Massimino wound up spending more than eight hours on that spacewalk to fix Hubble. He might have given up had he not recognized his frustration — just like he had felt at Cold Lake.

“When I couldn’t get that handrail off, I started to get upset,” Massimino says. “I was ready to beat myself up about it. I wasn’t going to be able to do this job, and it was all my fault.” But this time, he knew how to manage his feelings. He willed himself to calm down and work the problem.

He also had help from his crewmate Drew Feustel, who had been through the same kind of training and who shared a deep bond as a result. Fuestel recognized his friend’s stress and talked him through it. “He knew the No. 1 thing for me was to try to keep my spirits up,” Massimino says.

As it turned out, the fix for Hubble’s balky bolt was using brute force — but just enough to do the job without damaging the $5-billion, bus-size space observatory or rip open his spacesuit.

Two days later, Massimino was back in his spacesuit, sizing up the rehabilitated Hubble like a proud dad as he and Feustel monitored its release from the shuttle Atlantis and sent it back into its regular orbit.

“Houston, Hubble has been released, it’s safely back on its journey of exploration as we begin steps to conclude ours,” astronaut Scott Altman, Massimino’s crewmate and the mission’s commander, reported back at the time. “Not everything went as we planned, but we planned a way to work around everything, with the whole team pulling together.”

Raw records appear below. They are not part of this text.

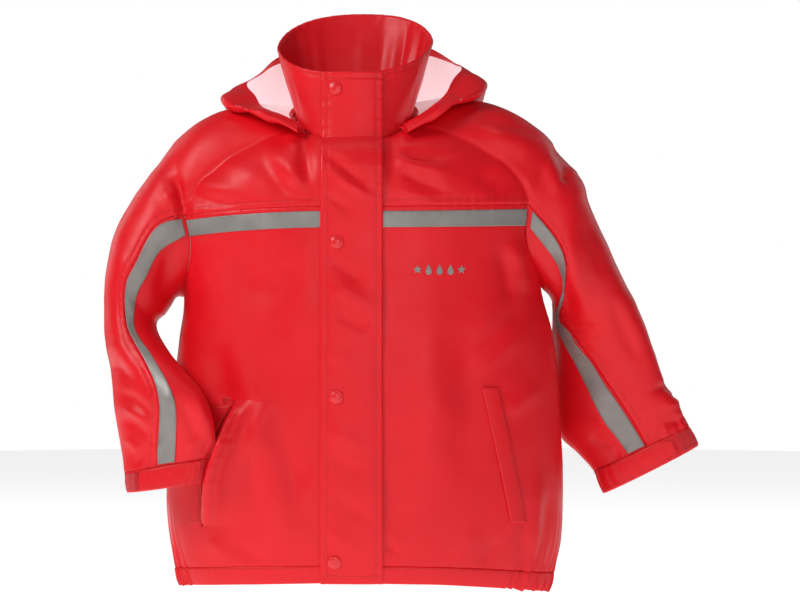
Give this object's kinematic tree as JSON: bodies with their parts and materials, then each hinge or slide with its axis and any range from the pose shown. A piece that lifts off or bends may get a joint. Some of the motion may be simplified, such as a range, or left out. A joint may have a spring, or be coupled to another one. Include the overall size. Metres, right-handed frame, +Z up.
{
  "type": "kids rain jacket",
  "caption": "Child's hooded rain jacket, filled out and hollow, with stand-up collar, snapped storm flap over a zip, reflective tape, slanted pockets and cuff tabs.",
  "frame": {"origin": "middle of the neck between the shoulders, where the wearer's neck and shoulders hold the jacket up", "axes": "+Z up, -Y towards the jacket's front, +X towards the wearer's left"},
  "size_m": [0.5937, 0.248, 0.5851],
  "materials": {
    "coated_red_cloth": "polyurethane-coated knit, satin sheen",
    "hood_cloth": "same coated cloth outside, off-white backing inside",
    "reflective_tape": "grey retroreflective tape, fine beaded",
    "red_loop_pile": "short loop pile of a touch fastener",
    "red_snap": "moulded snap cap, semi-gloss",
    "red_zip": "zip tape and closed teeth, dyed to match"
  },
  "bodies": {
    "root": {"back": "coated_red_cloth", "hem_back": "coated_red_cloth", "front_right": "coated_red_cloth", "front_left": "coated_red_cloth", "hem_front_right": "coated_red_cloth", "hem_front_left": "coated_red_cloth", "upper_right": "coated_red_cloth", "upper_left": "coated_red_cloth", "sleeve_under_right": "coated_red_cloth", "sleeve_under_left": "coated_red_cloth", "cuff_right": "coated_red_cloth", "cuff_left": "coated_red_cloth", "cuff_tab_right": "coated_red_cloth", "cuff_tab_left": "coated_red_cloth", "cuff_patch_right": "red_loop_pile", "cuff_patch_left": "red_loop_pile", "collar": "coated_red_cloth", "hood_right": "hood_cloth", "hood_left": "hood_cloth", "storm_flap": "coated_red_cloth", "front_zip": "red_zip", "snap_1": "red_snap", "snap_2": "red_snap", "snap_3": "red_snap", "snap_4": "red_snap", "chest_stripe_right": "reflective_tape", "chest_stripe_left": "reflective_tape", "sleeve_stripe_right": "reflective_tape", "sleeve_stripe_left": "reflective_tape", "pocket_welt_right": "coated_red_cloth", "pocket_welt_left": "coated_red_cloth", "pocket_facing_right": "coated_red_cloth"}
  },
  "joints": []
}
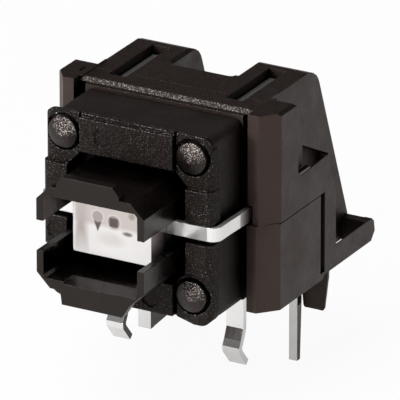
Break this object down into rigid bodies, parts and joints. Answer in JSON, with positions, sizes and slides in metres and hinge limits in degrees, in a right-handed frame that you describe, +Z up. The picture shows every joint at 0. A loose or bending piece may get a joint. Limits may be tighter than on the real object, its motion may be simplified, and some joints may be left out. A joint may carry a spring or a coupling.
{
  "type": "tactile push button switch",
  "caption": "Right-angle board-mounted push button switch: black square body with a sliding jawed plunger round a clear lamp block, bent metal terminals and a sloped support bracket.",
  "frame": {"origin": "on the board's face, midway between the two lower switch terminals", "axes": "+X to the right seen from the button, +Y to the back, the way the button is pressed, +Z up from the board"},
  "size_m": [0.0144, 0.0206, 0.0179],
  "materials": {
    "cover_plastic": "grained black",
    "base_plastic": "satin black",
    "plunger_plastic": "satin black",
    "bracket_plastic": "satin brownish black",
    "lamp_resin": "clear cast resin",
    "lamp_lead_metal": "bright silver plated",
    "contact_metal": "bright silver plated",
    "lamp_die": "polished chip",
    "gold_wire": "drawn gold",
    "spring_steel": "rolled spring steel"
  },
  "bodies": {
    "switch": {"front_cover": "cover_plastic", "switch_base": "base_plastic", "lamp_block": "lamp_resin", "lamp_cup_lead": "lamp_lead_metal", "lamp_post_lead": "lamp_lead_metal", "lamp_die": "lamp_die", "bond_wire": "gold_wire", "bracket": "bracket_plastic", "contact_frame_left": "contact_metal", "contact_frame_right": "contact_metal", "snap_dome": "spring_steel", "return_spring": "spring_steel"},
    "plunger": {"plunger": "plunger_plastic"}
  },
  "joints": [
    {"name": "plunger_press", "type": "slide", "parent": "switch", "child": "plunger", "axis": [0, 1, 0], "range_m": [0, 0.0008], "stiffness_N_per_m": 1000, "springref_m": -0.001, "deforming": ["return_spring"]}
  ]
}
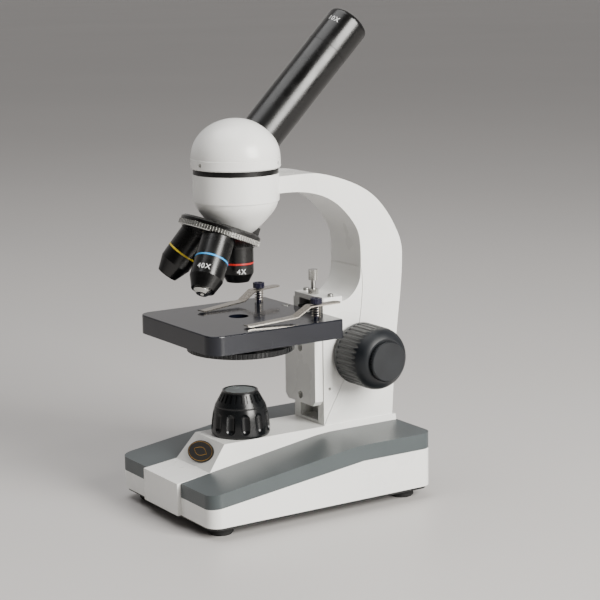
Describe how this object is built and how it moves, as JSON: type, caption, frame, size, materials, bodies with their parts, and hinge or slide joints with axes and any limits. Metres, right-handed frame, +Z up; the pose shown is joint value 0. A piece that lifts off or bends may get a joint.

If that sounds more like a motivational speaker than a space daredevil imbued with the Right Stuff, so be it. It’s precisely the kind of resolute, can-do camaraderie that astronauts like Massimino take from survival training.

“You learn how to be a leader, and also how to be a follower,” Massimino says. “You learn how to help each other be successful so that you get to be successful as a group.”